Scripts that build objects:

╔══

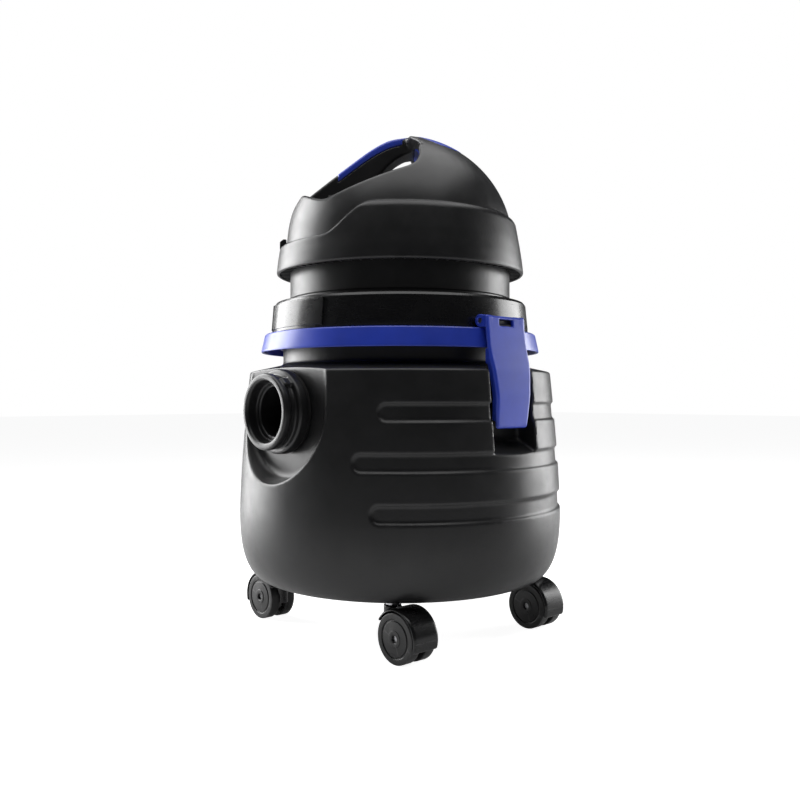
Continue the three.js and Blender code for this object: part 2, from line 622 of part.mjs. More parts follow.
function makeMotorHousing() {
  const housing = turned([
    [HEAD_NECK_RADIUS, LID_FLOOR + GAP], [HEAD_NECK_RADIUS, DECK_Z], [PLATE_HOLE, DECK_Z],
    [PLATE_HOLE, DECK_Z - 2.5], [HEAD_NECK_RADIUS - 2.5, DECK_Z - 2.5],
    [HEAD_NECK_RADIUS - 2.5, LID_FLOOR + GAP],
  ]);
  // Exhaust air rises through these holes and leaves down through the grille.
  const middle = (PLATE_HOLE + HEAD_NECK_RADIUS) / 2;
  const holes = [0, 60, 120, 180, 240, 300].map((angle) =>
    turnZ(bar(12, [middle, 0, DECK_Z - 5], [middle, 0, DECK_Z + 5], 12), angle));
  return housing.subtract(joined(holes));
}

const skirtInside = (z) => {
  const share = Math.min(1, (z - SKIRT_Z) / DOME_DROP);
  return SKIRT_RADIUS - SHELL_WALL - (SKIRT_RADIUS - SHELL_WALL - DOME_RADIUS + DOME_WALL) * share;
};

// Dome and skirt pieces are made with the handle running from the front foot over the crown.

function dome(offset, lowest) {
  const radius = DOME_RADIUS + offset;
  const points = [[0, lowest], [radius, lowest]];
  const steps = 14;
  for (let i = 0; i <= steps; i++) {
    const angle = ((Math.PI / 2) * i) / steps;
    const height = DOME_FLAT * radius * Math.sin(angle);
    points.push([i === steps ? 0 : radius * Math.cos(angle), DOME_Z + height]);
  }
  return turned(points);
}

// Lines and plans of the handle and troughs are drawn on a dome of DRAWN_RADIUS, as places along
// the handle or across it and heights above the dome's centre, and are sized with the dome.
const sized = (points) => points.map(([a, b]) => [a * DOME_SCALE, b * DOME_SCALE]);
const sideView = (points, depth) =>
  shifted(alongX(sized(points), depth * DOME_SCALE), 0, 0, DOME_Z);
const plan = (points, low, high) => alongZ(sized(points), DOME_Z + low, DOME_Z + high);

const ABOVE = 2 * DRAWN_RADIUS; // a height or width over everything on the head

// The handle's top line, as [y, height].
const HANDLE_LINE = [[-98, 33], [-90, 40], [-81, 46.5], [-63, 59.8], [-45, 73.2], [-36, 80], [-27, 86.4],
  [-18, 91.8], [-9, 96], [0, 98.4], [8, 99.4]];

function crown(offset, lowest) {
  const line = HANDLE_LINE.map(([y, z]) => [y, z + offset / DOME_SCALE]);
  const end = line.at(-1)[0];
  const above = sideView([[-160, 10], ...line, [end, ABOVE], [-160, ABOVE]], 2 * ABOVE);
  return dome(offset, lowest).subtract(above);
}

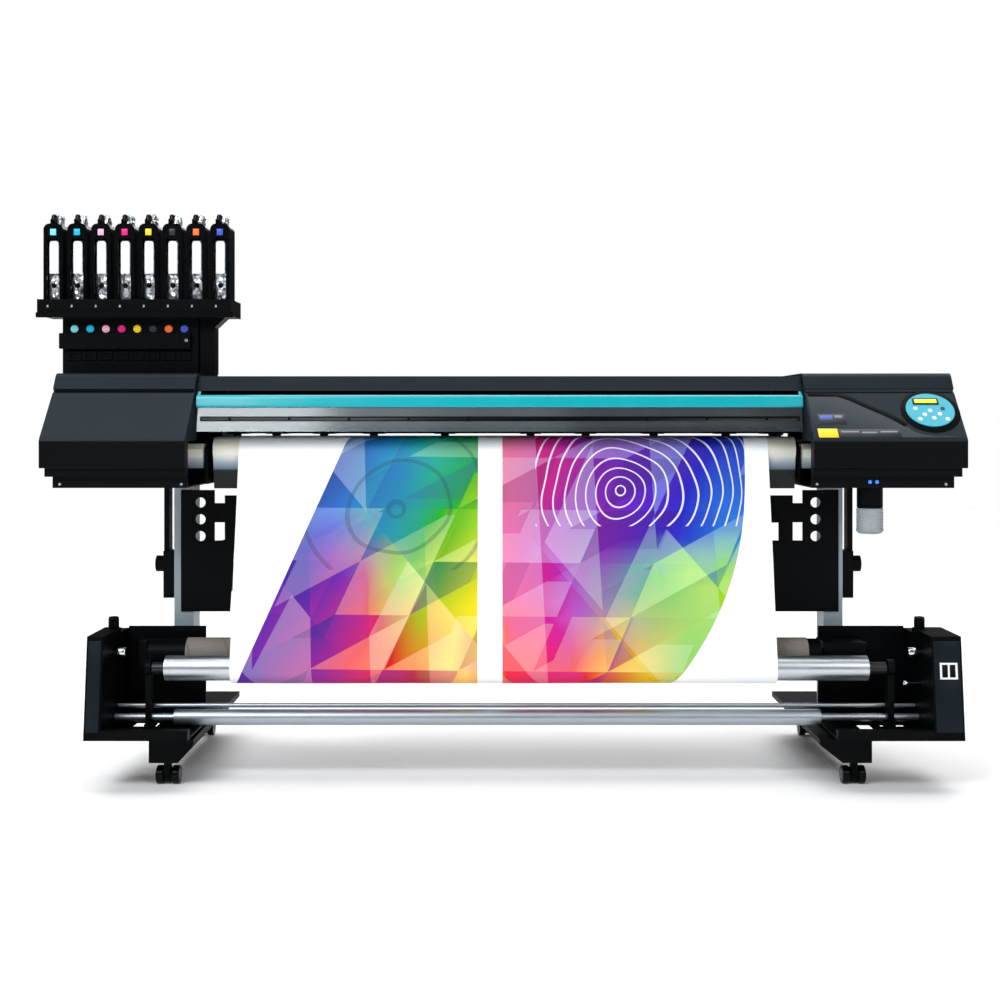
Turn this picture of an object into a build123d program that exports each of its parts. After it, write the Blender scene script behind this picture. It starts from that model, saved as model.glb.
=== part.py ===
from build123d import *
import math
import os

# Wide-format roll printer and cutter on a caster stand, with an ink pouch rack and a take-up unit.
# Working frame, in millimetres: X across the machine (+X is the operator's right), Y towards the
# back, Z up, floor at Z = 0. At the end every solid is moved so that the origin is at the centre
# of the bottom of the whole machine's box.

os.makedirs("parts", exist_ok=True)

# ---- driving dimensions ----------------------------------------------------------------------
left_end, right_end = -1289.0, 1288.0        # outer faces of the two side covers
bay_left, bay_right = -884.0, 861.0          # inner faces of the side covers, the print bay
cover_top, cover_bottom = 1146.0, 821.0      # side covers, height range
cover_rear, cover_front = 330.0, -330.0      # side covers, depth range
slope_top = (-209.0, 1088.0)                 # operator panel slope, upper edge (Y, Z)
slope_low = (-330.0, 956.0)                  # operator panel slope, lower edge (Y, Z)
wall = 4.0                                   # moulded cover wall
sheet = 3.0                                  # sheet metal
media_width = 1524.0                         # 60 inch web
media_thick = 0.6
platen_z = 962.0                             # printing surface
grit_y, grit_r = 10.0, 15.0                  # grit roller
nose_r = 36.0                                # rounded noses at the two ends of the platen
nose_z = platen_z - 1.0 - nose_r
front_nose_y, rear_nose_y = -140.0, 160.0
web_lean = 13.3                              # degrees from vertical, front run of the web
web_rise = 11.0                              # degrees from level, run from the loop to the core
loop_r = 41.0                                # slack loop under the tension roller
tension_y, tension_z, tension_r = -282.0, 315.0, 35.0
core_y, core_z, core_r, core_bore_r = -192.0, 343.0, 44.0, 38.1
wound_r = 52.0
supply_z, supply_r = 600.0, 75.0
supply_y = rear_nose_y + nose_r + 1.1 + supply_r + 0.9
leg_left, leg_right = (-979.0, -922.0), (952.0, 1009.0)   # X ranges of the two uprights
foot_top, foot_base = 134.0, 68.5
foot_front, foot_rear = -365.0, 320.0
wheel_r, wheel_w, wheel_gap = 25.0, 20.0, 24.0
caster_trail = 18.0
carriage_x = 1060.0                          # carriage centre at its home place on the right
rail_y, rail_low, rail_top = 40.0, 990.0, 1050.0
beam_y0, beam_y1, beam_z0, beam_z1 = 110.0, 250.0, 1000.0, 1090.0
belt_y, belt_r, belt_z0, belt_z1 = 75.0, 15.5, 1058.0, 1068.0
pulley_left, pulley_right = -1170.0, 1190.0
hinge_y, hinge_z, hinge_r = -180.0, 1088.0, 3.0           # front cover hinge
pinch_y, pinch_z = 70.0, 978.0                            # pinch lift shaft
pinch_wheel_z, pinch_wheel_r = 975.0, 12.0
pinch_x = [-802.0, -683.0, -540.0, -390.0, -176.0, 82.0, 248.0, 453.0, 670.0, 812.0]
pouch_x0, pouch_pitch, pouch_count = -1335.0, 70.6, 8
cartridge_x0, cartridge_pitch = -1271.0, 46.5
slot_r = 15.0                                # round holes in the leg plates
slot_z = [766.0, 716.0, 666.0]
run_gap = 0.06                               # radial running clearance
rocker_depth = 3.5                           # pivot of a switch rocker below its face

# operator keys: place across the machine and down the slope from its upper edge
keys = [
    (1163, -65), (1240, -65), (1203, -73), (1185, -88),
    (1228, -86), (1169, -105), (1209, -101), (1246, -105),
]
key_r = 6.5
pad_place, pad_size, pad_thick = (1204.0, -70.0), (136.0, 125.0), 5.0
lcd_place, lcd_size = (1195.0, -38.0), (63.0, 12.0)


# ---- helpers ---------------------------------------------------------------------------------
def ordered(a, b):
    return (min(a, b), max(a, b))


def block(x0, x1, y0, y1, z0, z1):
    size = Box(x1 - x0, y1 - y0, z1 - z0)
    return Pos((x0 + x1) / 2, (y0 + y1) / 2, (z0 + z1) / 2) * size


def rod_x(x0, x1, y, z, r):
    return Pos((x0 + x1) / 2, y, z) * Rot(0, 90, 0) * Cylinder(r, x1 - x0)


def rod_y(x, y0, y1, z, r):
    return Pos(x, (y0 + y1) / 2, z) * Rot(90, 0, 0) * Cylinder(r, y1 - y0)


def rod_z(x, y, z0, z1, r):
    return Pos(x, y, (z0 + z1) / 2) * Cylinder(r, z1 - z0)


def tube_x(x0, x1, y, z, r, bore):
    return rod_x(x0, x1, y, z, r) - rod_x(x0 - 1, x1 + 1, y, z, bore)


def prism_x(points, x0, x1, rounds=None):
    """Outline given as (Y, Z) points, drawn out along X; rounds is one radius per corner."""
    if rounds:
        line = FilletPolyline(*points, radius=rounds, close=True)
    else:
        line = Polyline(*points, close=True)
    return extrude(Plane.YZ.offset(x0) * make_face(line), x1 - x0)


def prism_y(points, y0, y1):
    """Outline given as (X, Z) points, drawn out along Y."""
    plane = Plane(origin=(0, y1, 0), x_dir=(1, 0, 0), z_dir=(0, -1, 0))
    return extrude(plane * make_face(Polyline(*points, close=True)), y1 - y0)


def one(shape):
    """The single solid of a finished piece."""
    found = shape.solids()
    if len(found) != 1:
        raise ValueError(f"expected one solid, found {len(found)}")
    return found[0]


def slope_plane(across, down):
    """Plane lying on the operator slope: local X across, local Y up the slope, local Z outwards."""
    run_y, run_z = slope_low[0] - slope_top[0], slope_low[1] - slope_top[1]
    length = math.hypot(run_y, run_z)
    place = (across, slope_top[0] - run_y / length * down, slope_top[1] - run_z / length * down)
    return Plane(origin=place, x_dir=(1, 0, 0), z_dir=(0, run_z / length, -run_y / length))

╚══

Copy each line of the data that contains the word "from".

*Response to the task*:
Continue the three.js and Blender code for this object: part 2, from line 622 of part.mjs. More parts follow.
// Dome and skirt pieces are made with the handle running from the front foot over the crown.
Turn this picture of an object into a build123d program that exports each of its parts. After it, write the Blender scene script behind this picture. It starts from that model, saved as model.glb.
from build123d import *
web_lean = 13.3                              # degrees from vertical, front run of the web
web_rise = 11.0                              # degrees from level, run from the loop to the core
# operator keys: place across the machine and down the slope from its upper edge